• _Task to complete_:
Select the lines below containing the word "Write".

• _Data rows_:
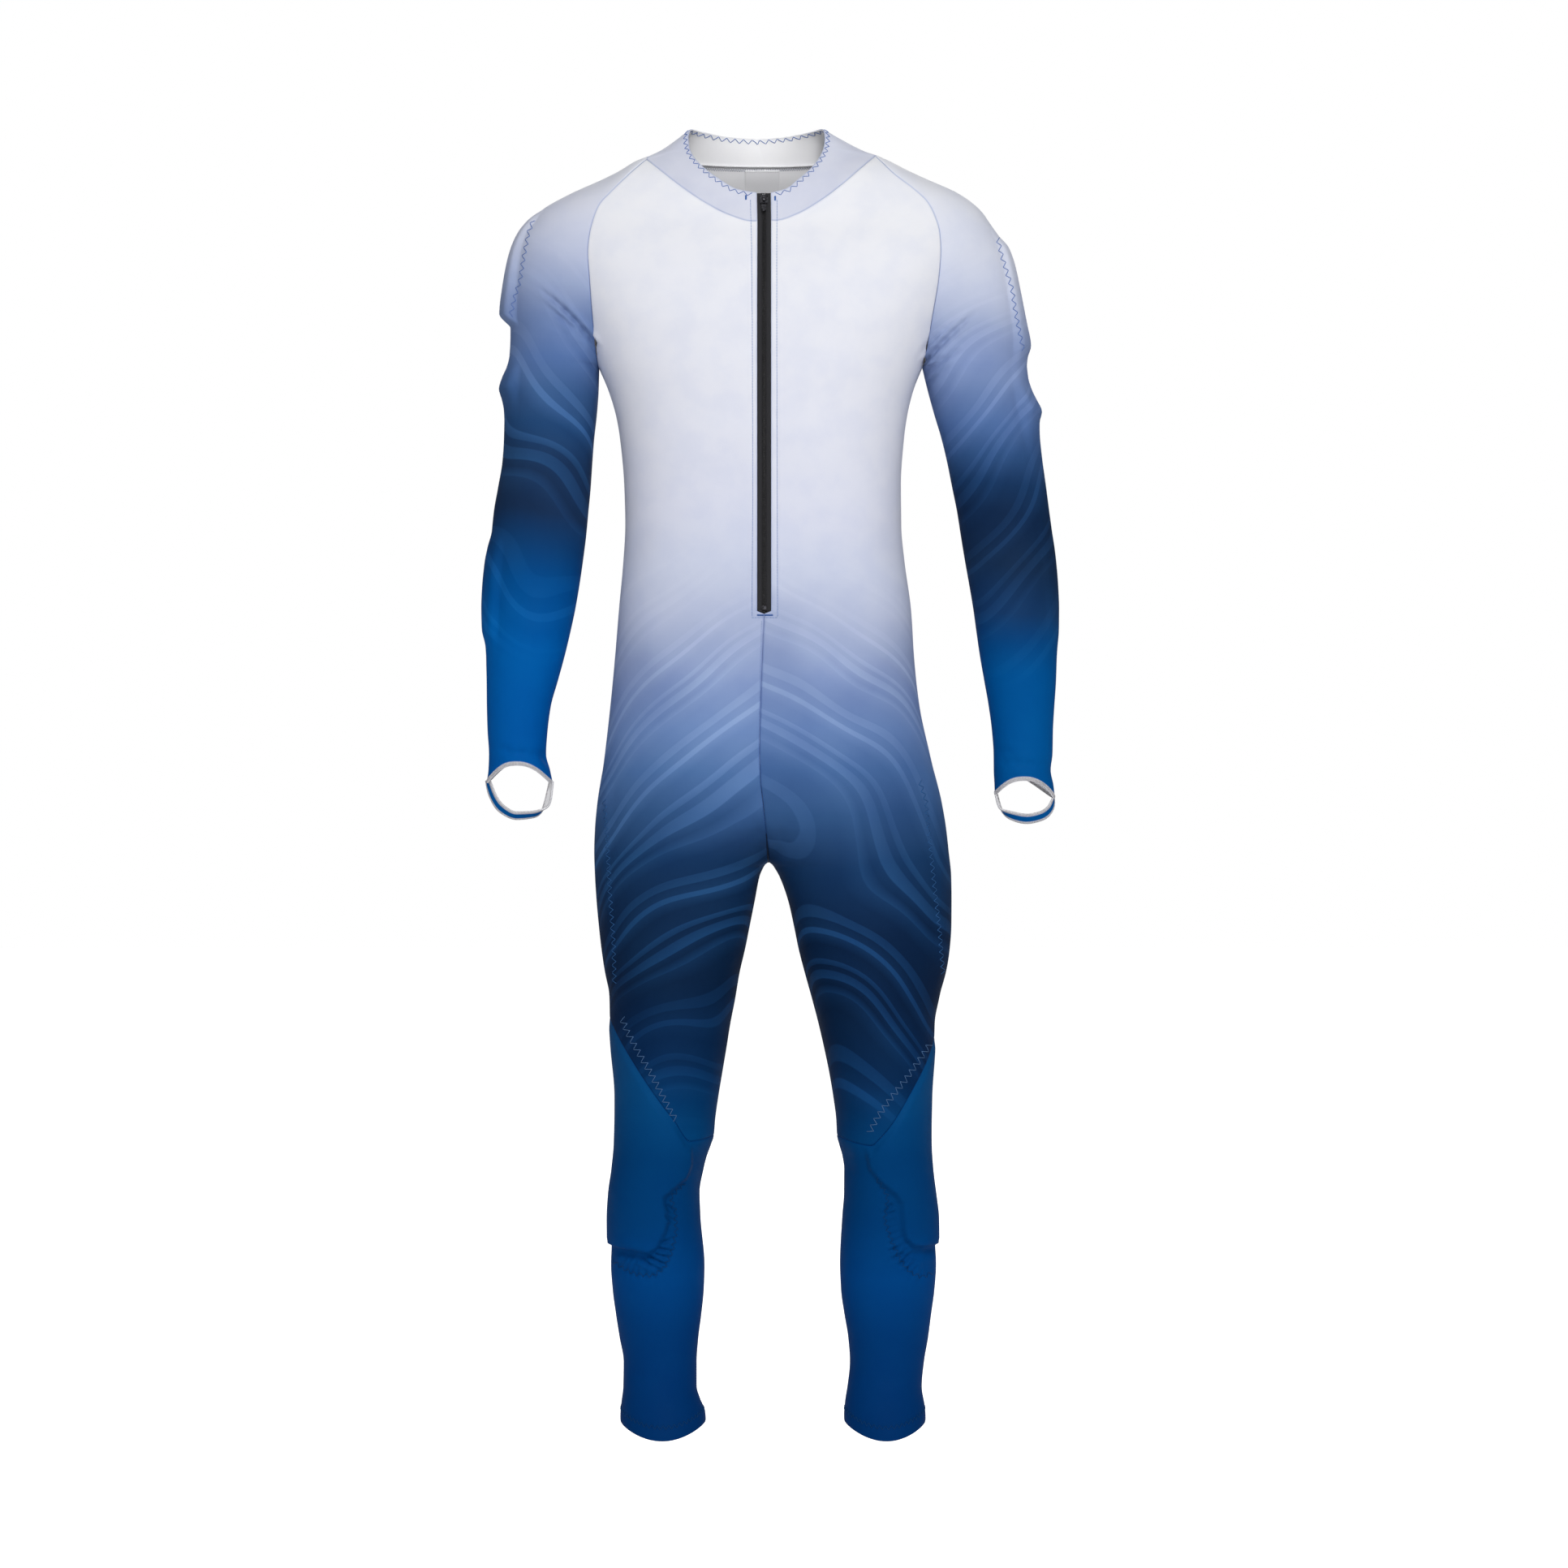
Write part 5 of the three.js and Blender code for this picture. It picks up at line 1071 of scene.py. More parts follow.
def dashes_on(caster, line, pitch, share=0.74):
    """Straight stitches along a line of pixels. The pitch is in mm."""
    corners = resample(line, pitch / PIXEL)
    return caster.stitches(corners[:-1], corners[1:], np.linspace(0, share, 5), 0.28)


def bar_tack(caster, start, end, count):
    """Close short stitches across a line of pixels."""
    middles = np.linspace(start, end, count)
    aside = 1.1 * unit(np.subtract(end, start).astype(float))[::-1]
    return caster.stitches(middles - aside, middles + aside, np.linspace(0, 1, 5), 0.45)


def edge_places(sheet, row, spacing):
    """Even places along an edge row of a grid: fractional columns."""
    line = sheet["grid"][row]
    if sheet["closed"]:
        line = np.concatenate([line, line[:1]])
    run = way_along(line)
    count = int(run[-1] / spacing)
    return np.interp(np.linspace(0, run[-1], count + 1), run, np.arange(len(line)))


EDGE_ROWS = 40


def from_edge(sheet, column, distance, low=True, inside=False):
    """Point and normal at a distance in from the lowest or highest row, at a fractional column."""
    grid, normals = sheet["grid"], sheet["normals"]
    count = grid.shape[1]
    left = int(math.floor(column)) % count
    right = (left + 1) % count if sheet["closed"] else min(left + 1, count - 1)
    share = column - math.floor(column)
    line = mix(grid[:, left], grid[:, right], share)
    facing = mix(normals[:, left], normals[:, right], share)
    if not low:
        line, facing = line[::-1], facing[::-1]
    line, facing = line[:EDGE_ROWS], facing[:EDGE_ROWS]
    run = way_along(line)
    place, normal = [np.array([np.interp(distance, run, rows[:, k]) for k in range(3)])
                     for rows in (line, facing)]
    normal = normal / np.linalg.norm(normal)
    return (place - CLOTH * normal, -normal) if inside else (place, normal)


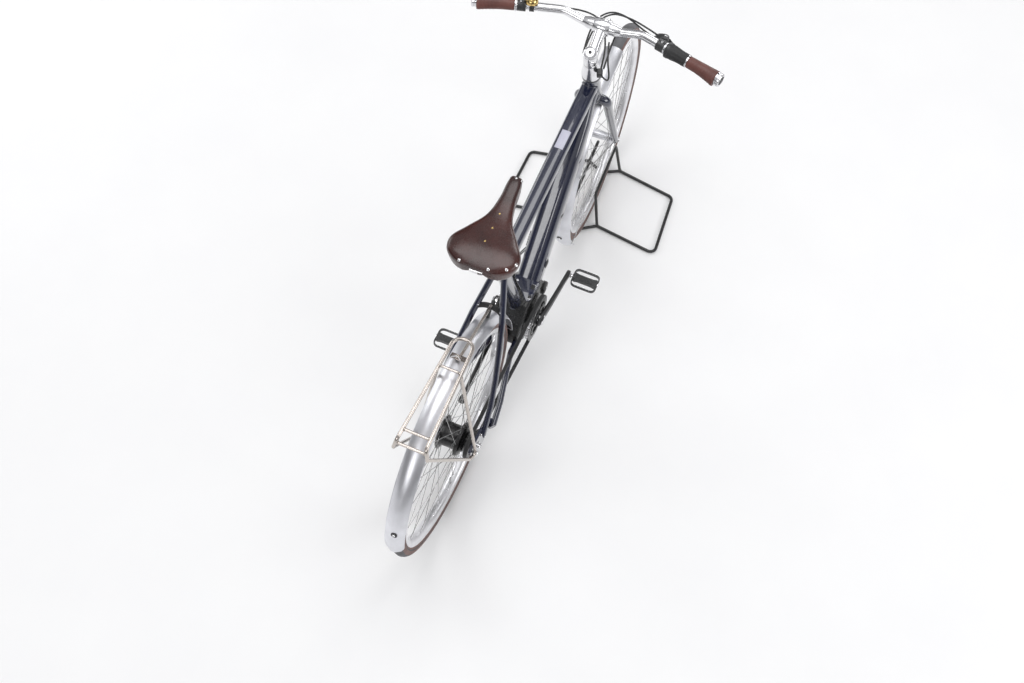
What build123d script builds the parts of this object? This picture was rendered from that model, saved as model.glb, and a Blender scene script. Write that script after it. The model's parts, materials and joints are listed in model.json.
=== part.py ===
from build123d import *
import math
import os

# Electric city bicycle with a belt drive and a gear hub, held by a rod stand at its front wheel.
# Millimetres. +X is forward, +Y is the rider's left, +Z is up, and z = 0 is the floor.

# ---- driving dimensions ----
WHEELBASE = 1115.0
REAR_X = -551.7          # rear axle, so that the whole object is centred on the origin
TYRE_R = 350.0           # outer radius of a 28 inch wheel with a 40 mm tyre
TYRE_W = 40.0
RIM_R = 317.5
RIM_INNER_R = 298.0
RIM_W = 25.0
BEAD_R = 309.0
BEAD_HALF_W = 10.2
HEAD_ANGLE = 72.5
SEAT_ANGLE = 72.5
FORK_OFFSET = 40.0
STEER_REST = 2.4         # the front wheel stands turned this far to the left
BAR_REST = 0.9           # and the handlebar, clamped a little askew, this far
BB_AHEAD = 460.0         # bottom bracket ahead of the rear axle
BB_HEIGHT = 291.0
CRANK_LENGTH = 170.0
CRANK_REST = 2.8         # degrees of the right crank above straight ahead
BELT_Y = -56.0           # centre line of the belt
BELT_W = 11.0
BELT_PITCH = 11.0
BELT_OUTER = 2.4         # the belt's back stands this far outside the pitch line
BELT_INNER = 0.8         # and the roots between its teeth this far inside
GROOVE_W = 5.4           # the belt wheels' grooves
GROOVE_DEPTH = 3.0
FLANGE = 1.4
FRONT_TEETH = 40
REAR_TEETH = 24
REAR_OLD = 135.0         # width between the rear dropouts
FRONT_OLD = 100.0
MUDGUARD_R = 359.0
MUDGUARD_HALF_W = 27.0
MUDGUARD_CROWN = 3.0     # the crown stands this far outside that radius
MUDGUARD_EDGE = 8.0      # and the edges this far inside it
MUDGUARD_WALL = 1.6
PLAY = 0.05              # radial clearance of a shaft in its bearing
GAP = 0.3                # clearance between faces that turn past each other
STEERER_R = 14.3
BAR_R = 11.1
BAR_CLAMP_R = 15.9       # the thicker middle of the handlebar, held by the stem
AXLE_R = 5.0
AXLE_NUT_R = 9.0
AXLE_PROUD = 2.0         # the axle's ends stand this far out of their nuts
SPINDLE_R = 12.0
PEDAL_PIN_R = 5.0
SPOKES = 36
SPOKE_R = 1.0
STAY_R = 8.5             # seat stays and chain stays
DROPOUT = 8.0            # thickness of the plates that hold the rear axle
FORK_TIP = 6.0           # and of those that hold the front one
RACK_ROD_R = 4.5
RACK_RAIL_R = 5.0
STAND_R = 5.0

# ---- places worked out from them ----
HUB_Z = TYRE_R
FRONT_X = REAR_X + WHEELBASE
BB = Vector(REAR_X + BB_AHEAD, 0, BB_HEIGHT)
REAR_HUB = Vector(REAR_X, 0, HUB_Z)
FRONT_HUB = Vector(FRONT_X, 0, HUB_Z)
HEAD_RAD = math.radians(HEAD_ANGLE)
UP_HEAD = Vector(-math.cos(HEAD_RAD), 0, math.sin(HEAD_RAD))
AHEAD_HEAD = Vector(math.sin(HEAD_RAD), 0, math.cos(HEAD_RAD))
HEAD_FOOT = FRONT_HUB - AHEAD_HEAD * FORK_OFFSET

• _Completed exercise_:
Write part 5 of the three.js and Blender code for this picture. It picks up at line 1071 of scene.py. More parts follow.
What build123d script builds the parts of this object? This picture was rendered from that model, saved as model.glb, and a Blender scene script. Write that script after it. The model's parts, materials and joints are listed in model.json.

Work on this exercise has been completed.